For Don’t Let Your Love Life Get You Down, Patterson returned the full-band approach while taking the crucial lessons he learned from working on Prisyn. “I’d hit the point of finding rehearsing counterproductive,” Patterson says. “I felt I could make everything happen in the studio rather than endlessly writing as a group, only to not ever be able to get the songs feeling the way that I was hearing.” The songs were rendered in an unconventional manner. Over the course of a year, Patterson tracked the songs with his longtime live sound engineer Nick Roeder in a studio built in a converted day-care center. Guitar was tracked first. Longtime Jaye Jayle member Todd Cook laid down bass next. Drums followed, with the duties split between Chris Maggio and ongoing collaborator Neal Argabright. Patterson and returning Jaye Jayle member Corey Smith then overdubbed synthesizers. Even with all these layers in place, Patterson struggled to find a proper voicing for several songs, so he enlisted Patrick Shiroishi to play saxophone on “The Party of Redemption” and “When We Are Dogs.” He also invited Bonnie ‘Prince’ Billy to provide the vocals to the latter, at which point all the pieces fell into place.
It was a gradual and uncertain process, but Patterson was in a much different headspace than he’d been in the past, having come out on the other side of a dissolved marriage and a long period of instability and uncertainty. “I found peace in being accepting of the change. Rather than beating myself up emotionally to go through the divorce, I decided I need to be selfless and guide myself to a place of unconditional understanding and peace.” That openness and vulnerability shaped the music and tapped into something that no previous Jaye Jayle album has attained. “I wanted the songs to feel ‘devastatingly hopeful’… this is absolutely the most emotionally straightforward album I have made.”

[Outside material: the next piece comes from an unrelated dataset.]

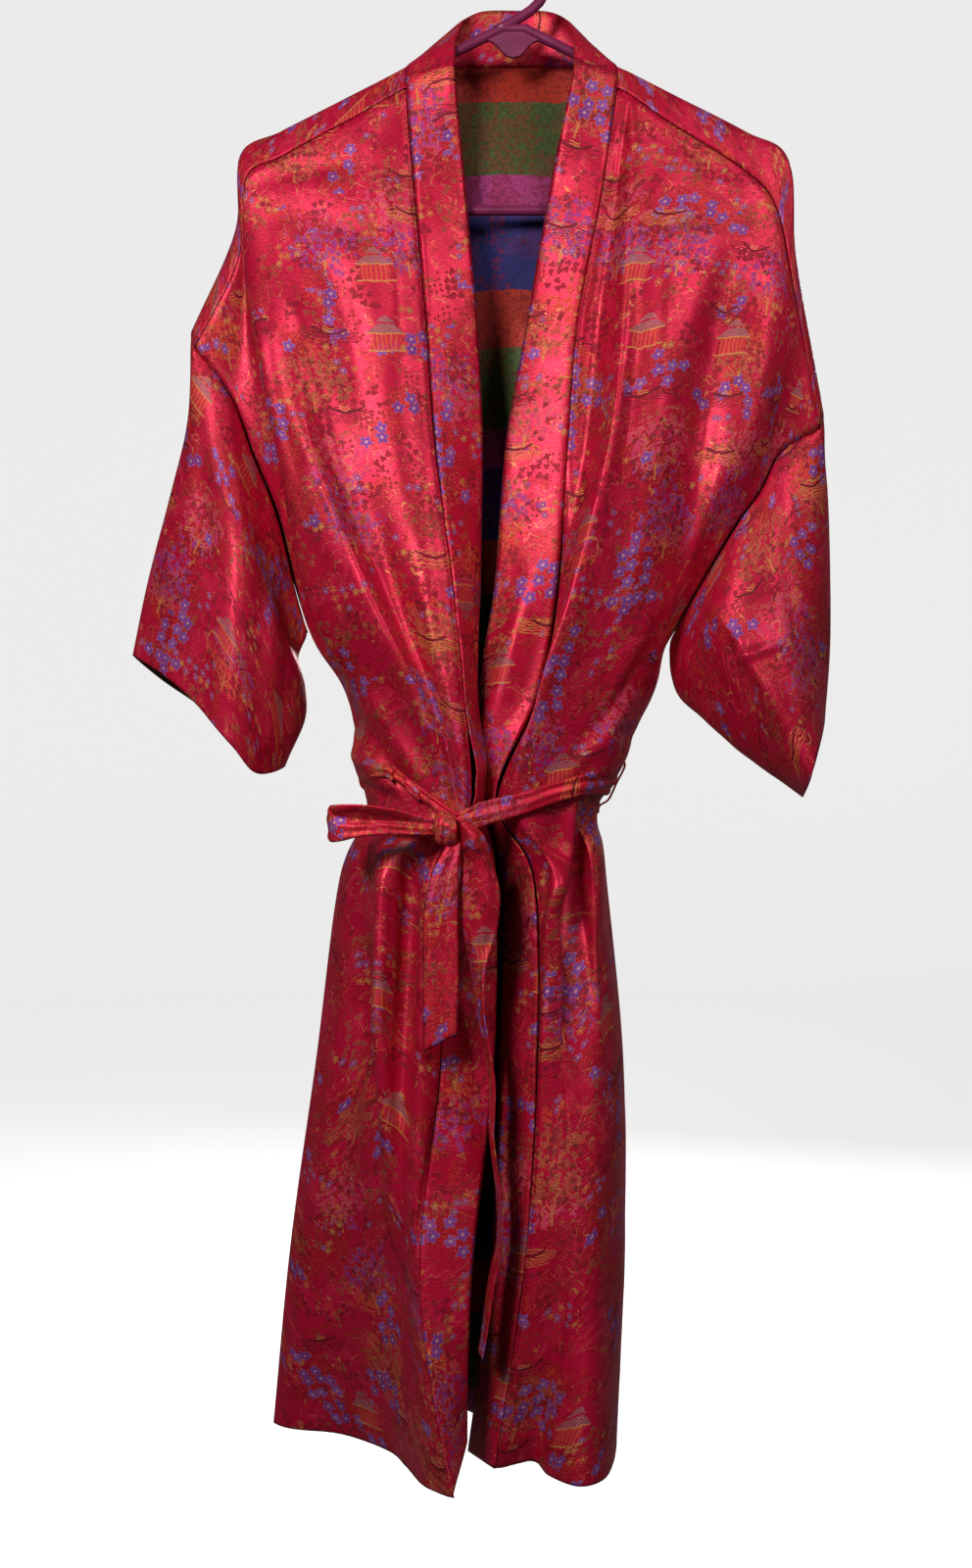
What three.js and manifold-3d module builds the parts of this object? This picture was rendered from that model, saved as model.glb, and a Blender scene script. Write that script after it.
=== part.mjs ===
// Kimono robe with its tied sash, hanging on a plastic hanger. Millimetres, +Z up, +X to the
// viewer's right, +Y away from the viewer. The origin is where the hook bears on its rail.
import * as THREE from 'three';
import { mergeVertices } from 'three/addons/utils/BufferGeometryUtils.js';
import Module from 'manifold-3d';

// ---------------------------------------------------------------- driving sizes
const CLOTH = 1.2; // wall of the brocade panels
const BAND_CLOTH = 2.2; // the neckband is doubled
const SASH_CLOTH = 1.8; // the sash is doubled and pressed flat
const SEAM_GAP = 0.44; // clearance kept between pieces that are sewn together
const SEAM_WALL = 0.4; // share of a wall's thickness left where it is pressed into a seam
const SASH_WIDTH = 28;
const HOOK_DROP = 88; // hanger apex below the bearing point of the hook
const EYE = { x: -21, drop: 587, distance: 1500 }; // outlines below are as seen from here
const HANGER = {
  tube: 4, // radius
  sides: 10,
  slope: Math.tan(THREE.MathUtils.degToRad(27)),
  apex: -2, // drop of the arms' centre lines where they cross
  bar: 144, // drop of the bottom bar
  corner: 26.4, // radius of the round ends
  hookRadius: 26,
};
const STEPS_PER_FOLD = 2; // columns of facets between two fold lines
const ARM_ROWS = 10; // rows of facets from the shoulder seam to the underarm
const SKIRT_ROWS = 14; // rows of facets from the underarm to the hem
const UNDERARM = 4; // index of the underarm in LEVELS
const BAND_STEPS = 3;
const SLEEVE_ROWS = 8;

// Levels down the garment: depth below the hanger's apex at the neck, and how much of each
// fold line's own shoulder slope is still left there.
const LEVELS = [
  { name: 'shoulder seam', drop: 0, slope: 1 },
  { name: 'yoke', drop: 130, slope: 0.75 },
  { name: 'chest', drop: 230, slope: 0.5 },
  { name: 'bust', drop: 330, slope: 0.25 },
  { name: 'underarm', drop: 440, slope: 0.14 },
  { name: 'ribs', drop: 520, slope: 0 },
  { name: 'waist', drop: 600, slope: 0 },
  { name: 'hip', drop: 660, slope: 0 },
  { name: 'thigh', drop: 800, slope: 0 },
  { name: 'knee', drop: 950, slope: 0 },
  { name: 'hem', drop: 1101, slope: 0 },
];
const NECK_TOP = 45; // drop of the shoulder seam beside the neck

// Fold lines of the front on the viewer's left, from the neckband seam out to the side. top is the
// drop of the shoulder seam; u is across and y is depth, one value a level.
const LEFT_FRONT = [
  { fold: 'band seam', top: 53,
    u: [-83, -76, -67, -60, -46, -38, -32, -51, -56, -73, -47],
    y: [-13, -22, -34, -46, -62, -72, -70, -62, -64, -84, -104] },
  { fold: 'lapel crest', top: 63,
    u: [-101, -101, -98, -90, -67, -50, -39, -64, -71, -77, -59],
    y: [-13, -27, -44, -56, -68, -76, -73, -68, -74, -78, -92] },
  { fold: 'lapel valley', top: 76,
    u: [-124, -130, -147, -136, -97, -64, -46, -75, -86, -83, -71],
    y: [-13, -28, -42, -50, -57, -64, -66, -56, -64, -60, -75] },
  { fold: 'long ridge', top: 92,
    u: [-154, -158, -170, -156, -112, -76, -56, -98, -105, -94, -83],
    y: [-13, -27, -46, -66, -75, -76, -68, -66, -70, -40, -38] },
  { fold: 'outer chest', top: 107,
    u: [-181, -185, -187, -170, -139, -100, -79, -111, -117, -113, -97],
    y: [-13, -25, -47, -62, -62, -58, -56, -52, -52, -22, -4] },
  { fold: 'shoulder end', top: 123,
    u: [-207, -207, -197, -181, -160, -120, -99, -119, -120, -136, -132],
    y: [-13, -20, -42, -52, -46, -36, -36, -30, -26, -6, 34] },
  { fold: 'turn of the side', top: 185,
    u: [-213, -205, -186, -170, -148, -124, -109, -128, -138, -158, -170],
    y: [-12, -6, -14, -18, -16, -10, -14, -16, -14, 6, 46] },
  { fold: 'side', top: 252,
    u: [-247, -219, -200, -181, -158, -129, -113, -135, -153, -173, -186],
    y: [-9, -4, 0, 4, 10, 12, 5, 8, 12, 28, 62] },
];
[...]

That sense of triumph over adversity is immediately evident on album opener “Warm Blood and Honey”—a droning gospel song about a man reexamining his life while suspended in the air after jumping off a bridge. Despite the heavy nature of the lyrics, a sense of beauty and promise permeates the music. Patterson says the song is about turning away from suicidal thoughts and realizing that change is always an option. This sense of adversity and redemption can be heard across the album—from the odes to intimacy and unfortunate incompatibilities of “Black Diamonds and Bad Apples” and “When We Are Dogs” to the examinations of being stuck with the burden of the past and navigating change on “Tell Me Live” and “Waiting for the Life.” Like Leonard Cohen fronting some intermediary step between Spacemen 3 and Spiritualized, Don’t Let Your Love Life Get You Down, conjures an aura of psychedelic grace and enveloping warmth through its pairing of pensive baritone poetics and druggy gospel-infused blues.
Across the eight songs of Don’t Let Your Love Life Get You Down, Patterson and his cohorts take the old American singer-songwriter template and imbue it with a kaleidoscope of sonic textures culled from a half-century’s worth of fringe music. One of the most critical contributors to Jaye Jayle’s multi-dimensional sound comes from producer/multi-instrumentalist Ben Chisholm (Chelsea Wolfe), who was brought into the fold to mix the album. “Ben and I made Prisyn together and I have had one of my favorite musical relationships of my life since then. I consider him the secret member of the band at this point,” Patterson says. “Ben’s ideas are modern and saturated with layers of sonic color. I always describe his mixing as plush, like a velvet landscape. He is a genius to my ears.”
This aural grandeur reinforces the life-affirming radiance of Don’t Let Your Love Life Get You Down. Though Jaye Jayle retains the hypnotic repetition and austere instrumentation of their past, the added layers and saturation of sound intensifies the hallucinatory spirit and synesthesia delights only previously hinted at in their work. As with all Jaye Jayle records, it’s still best suited for the hours after midnight, but it now holds the promise of dawn.